Material:
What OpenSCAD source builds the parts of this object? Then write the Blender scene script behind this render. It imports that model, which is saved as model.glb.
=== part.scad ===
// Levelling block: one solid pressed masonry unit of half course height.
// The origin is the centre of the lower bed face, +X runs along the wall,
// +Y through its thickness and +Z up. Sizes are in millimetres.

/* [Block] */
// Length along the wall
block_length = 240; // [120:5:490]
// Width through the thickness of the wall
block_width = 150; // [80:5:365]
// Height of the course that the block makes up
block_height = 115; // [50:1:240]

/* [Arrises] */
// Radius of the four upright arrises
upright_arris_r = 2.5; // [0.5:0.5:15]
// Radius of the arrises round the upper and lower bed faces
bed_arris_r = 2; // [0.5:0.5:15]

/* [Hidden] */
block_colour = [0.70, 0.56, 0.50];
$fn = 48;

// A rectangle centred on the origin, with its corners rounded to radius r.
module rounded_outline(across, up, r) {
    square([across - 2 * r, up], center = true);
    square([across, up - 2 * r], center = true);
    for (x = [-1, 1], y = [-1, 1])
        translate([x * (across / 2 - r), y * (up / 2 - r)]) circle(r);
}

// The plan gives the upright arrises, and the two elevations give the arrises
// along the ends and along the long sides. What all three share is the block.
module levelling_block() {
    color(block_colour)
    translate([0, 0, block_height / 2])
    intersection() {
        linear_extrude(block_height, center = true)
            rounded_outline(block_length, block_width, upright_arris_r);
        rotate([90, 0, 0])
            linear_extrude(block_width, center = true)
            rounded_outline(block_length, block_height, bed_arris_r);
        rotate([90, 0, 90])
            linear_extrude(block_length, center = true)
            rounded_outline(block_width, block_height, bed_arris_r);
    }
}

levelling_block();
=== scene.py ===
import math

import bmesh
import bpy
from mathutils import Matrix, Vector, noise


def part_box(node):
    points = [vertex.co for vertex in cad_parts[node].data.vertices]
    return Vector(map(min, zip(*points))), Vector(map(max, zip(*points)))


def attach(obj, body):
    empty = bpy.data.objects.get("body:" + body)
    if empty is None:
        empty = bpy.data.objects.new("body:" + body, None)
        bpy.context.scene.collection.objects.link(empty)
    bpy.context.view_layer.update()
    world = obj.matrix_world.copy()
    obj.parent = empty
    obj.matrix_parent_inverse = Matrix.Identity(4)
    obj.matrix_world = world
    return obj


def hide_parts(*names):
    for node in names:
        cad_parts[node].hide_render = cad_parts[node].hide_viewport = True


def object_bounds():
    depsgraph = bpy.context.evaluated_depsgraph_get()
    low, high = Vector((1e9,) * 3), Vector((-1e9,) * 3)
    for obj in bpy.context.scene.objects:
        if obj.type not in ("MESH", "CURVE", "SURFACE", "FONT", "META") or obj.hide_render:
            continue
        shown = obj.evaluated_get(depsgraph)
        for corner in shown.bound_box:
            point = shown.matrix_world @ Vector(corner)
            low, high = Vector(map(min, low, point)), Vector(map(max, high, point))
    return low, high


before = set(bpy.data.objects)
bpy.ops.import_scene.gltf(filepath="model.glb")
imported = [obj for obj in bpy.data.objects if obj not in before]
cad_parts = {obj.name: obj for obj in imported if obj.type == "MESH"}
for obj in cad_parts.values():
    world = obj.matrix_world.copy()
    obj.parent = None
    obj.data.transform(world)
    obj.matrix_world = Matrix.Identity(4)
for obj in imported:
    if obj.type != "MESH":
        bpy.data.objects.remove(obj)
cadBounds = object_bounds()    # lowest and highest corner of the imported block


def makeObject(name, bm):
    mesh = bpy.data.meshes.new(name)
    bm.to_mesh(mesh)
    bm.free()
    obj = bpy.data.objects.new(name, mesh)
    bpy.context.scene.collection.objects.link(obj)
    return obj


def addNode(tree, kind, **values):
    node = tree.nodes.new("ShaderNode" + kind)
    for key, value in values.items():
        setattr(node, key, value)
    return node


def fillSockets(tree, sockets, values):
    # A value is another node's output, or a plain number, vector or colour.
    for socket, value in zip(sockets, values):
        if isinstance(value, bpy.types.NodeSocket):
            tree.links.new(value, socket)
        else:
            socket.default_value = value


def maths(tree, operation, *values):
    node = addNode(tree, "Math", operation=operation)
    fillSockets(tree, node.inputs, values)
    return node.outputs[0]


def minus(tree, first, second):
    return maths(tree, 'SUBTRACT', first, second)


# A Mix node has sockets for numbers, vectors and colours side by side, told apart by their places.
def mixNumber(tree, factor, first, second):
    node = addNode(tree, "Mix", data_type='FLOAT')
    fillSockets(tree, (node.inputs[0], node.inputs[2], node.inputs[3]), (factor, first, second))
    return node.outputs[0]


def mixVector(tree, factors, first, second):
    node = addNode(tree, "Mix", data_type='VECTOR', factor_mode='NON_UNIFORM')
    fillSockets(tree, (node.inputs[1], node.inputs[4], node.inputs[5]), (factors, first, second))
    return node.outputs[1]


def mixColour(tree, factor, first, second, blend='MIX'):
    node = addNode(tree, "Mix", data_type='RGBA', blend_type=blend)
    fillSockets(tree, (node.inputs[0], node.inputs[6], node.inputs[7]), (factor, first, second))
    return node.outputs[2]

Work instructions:
Repeat, exactly as they stand above, the lines from the line with "give the arrises" to the line with "cad_parts[node].hide_render = cad_parts[node].hide_viewport", both lines included.

Reply to the task:
// The plan gives the upright arrises, and the two elevations give the arrises
// along the ends and along the long sides. What all three share is the block.
module levelling_block() {
    color(block_colour)
    translate([0, 0, block_height / 2])
    intersection() {
        linear_extrude(block_height, center = true)
            rounded_outline(block_length, block_width, upright_arris_r);
        rotate([90, 0, 0])
            linear_extrude(block_width, center = true)
            rounded_outline(block_length, block_height, bed_arris_r);
        rotate([90, 0, 90])
            linear_extrude(block_length, center = true)
            rounded_outline(block_width, block_height, bed_arris_r);
    }
}

levelling_block();
=== scene.py ===
import math

import bmesh
import bpy
from mathutils import Matrix, Vector, noise


def part_box(node):
    points = [vertex.co for vertex in cad_parts[node].data.vertices]
    return Vector(map(min, zip(*points))), Vector(map(max, zip(*points)))


def attach(obj, body):
    empty = bpy.data.objects.get("body:" + body)
    if empty is None:
        empty = bpy.data.objects.new("body:" + body, None)
        bpy.context.scene.collection.objects.link(empty)
    bpy.context.view_layer.update()
    world = obj.matrix_world.copy()
    obj.parent = empty
    obj.matrix_parent_inverse = Matrix.Identity(4)
    obj.matrix_world = world
    return obj


def hide_parts(*names):
    for node in names:
        cad_parts[node].hide_render = cad_parts[node].hide_viewport = True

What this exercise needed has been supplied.